2. Discussion of the Prior Art
It is known in the art to provide coatings on metal appliance components in order to both enhance the aesthetic appearance of the components and to protect against rusting and other corrosive factors. For instance, it is widely known to apply a porcelain enamel glass coating to exposed cabinet surfaces of refrigerators, washing machines, clothes dryers and the like. In addition, it is known to coat inner surfaces of oven cavities in a similar manner.
These appliance components are mostly made from sheet metal, with the sheet metal having a thickness defined by an elongated, peripheral edge. Typically, the components are formed through pressing and/or bending operations performed on the sheet metal. In any case, the elongated edge can be somewhat sharp as compared to the remaining portions of the component. However, these edges are generally not exposed such that direct contact with these portions is not a factor. Unfortunately, when a protective coating is applied to the component, such as a coating of porcelain enamel glass, the presence of these sharp portions can result in thin or bare coating spots. That is, during a normal spray application of a porcelain enamel slurry, the coating will accumulate unevenly along the sharp, elongated edges.
Furthermore, following a normal fusing process for the coating, the porcelain coating is normally in a compressive state, while the sheet metal substrate is in a tensile state. This condition develops due to the fact that the coefficient of thermal expansion for the porcelain enamel is lower than that for the steel. Therefore, a porcelain enamel glass coating is under continual stress. This normal state of stress is seldom a problem on generally flat portions of the coated component where the coating thickness is uniform. However, where the coating is non-uniform at the sharp, elongated edges, the stress concentration becomes critical such that spalling, chipping, fracturing, etc. tend to occur along these edge portions of the sheet metal component. Since chipped, fractured or the like areas are highly prone to rusting, avoiding this problem is needed.
Based on the above, there exists a need in the art of appliances to enhance the adherence of protective coatings applied to sheet metal components. More specifically, there exists a need for an improved method of producing appliance components from sheet metal which will enhance the adherence of a protective coating applied thereto, particularly at the elongated edges of the sheet metal component.
In accordance with the invention, an appliance component is formed from sheet metal having a thickness defined by an elongated edge portion. Prior to applying a coating, such as a porcelain enamel, to the component, the elongated edge portion of the sheet metal is rounded. Preferably, a high energy source, such as a tig welder, laser beam or plasma arc welder, is directed along the elongated edge portion to cause the desired rounding. In the most preferred form of the invention, the elongated edge portion is worked to develop a radiused or convexly curved cross-section. Following the rounding of the elongated edge portion, the coating is applied, preferably to the entire sheet metal component. With the rounding of the elongated edges, it has been found that a uniform coating, without thin or bare spots, can be readily formed.

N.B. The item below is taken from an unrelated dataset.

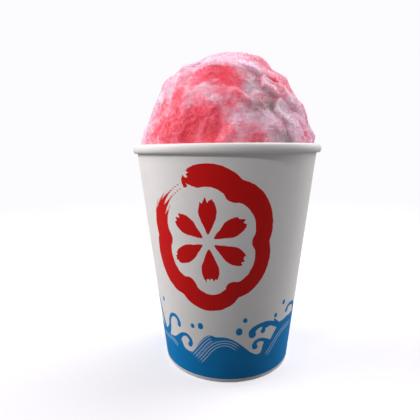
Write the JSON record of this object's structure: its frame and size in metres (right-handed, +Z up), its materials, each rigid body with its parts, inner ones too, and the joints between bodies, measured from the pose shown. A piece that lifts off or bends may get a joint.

Additional objects, features and advantages of the present invention will become more readily apparent from the following detailed description of a preferred embodiment wherein like reference numerals refer to corresponding parts in the several views.
FIG. 1 is a perspective view of an appliance component, particularly a cover or lid member for a domestic washing machine, which has been produced in accordance with the present invention;
FIG. 2 is a cross-sectional view taken along line 3--3 of FIG. 1 but prior to the rounding of an elongated edge portion of the appliance component; and
FIG. 3 is a cross-sectional view taken along line 3--3 of FIG. 1.
The present invention is particularly adapted for use in connection with the forming of an appliance component. With reference to FIG. 1, a preferred embodiment of the invention will be described in connection with an appliance component in the form of a cover or lid member 2 used to provide access to a washing basket of a conventional, household washing machine (not shown). However, although the invention will be described in detail with reference to this preferred embodiment, it should be understood that the invention has applicability to a wide range of components, particularly sheet metal components for a various types of appliances including refrigerators, clothes dryers, ranges and the like.
Lid member 2 is generally formed by shearing a piece of sheet metal. As shown, lid member 2 includes a main body portion 5 defined by a generally flat surface portion 8 and a front sloping surface portion 10. Lid member 2 also is shaped to include down-turned side walls 13 and 14, front wall 17 and a back wall 19. Side walls 13 and 14 are provided with respective apertures, one of which is indicated at 22, adjacent to back wall 19.
As best shown in FIGS. 2 and 3, the side, front and back walls 13, 14, 17 and 19 respectively, are bent so as to define an in-turned flange 25. Flange 25 actually constitutes the peripheral portion of the original sheet metal piece formed into lid member 2. In any event, flange 25 terminates in an elongated edge 29 which defines the thickness of the original sheet metal material. FIG. 2 illustrates elongated edge 29 as a generally sharp, squared off portion of lid member 25. It is this shape of elongated edge 29 which directly contributes to the problem of assuring an adequate adherence of a protective coating to be subsequently applied to lid member 2.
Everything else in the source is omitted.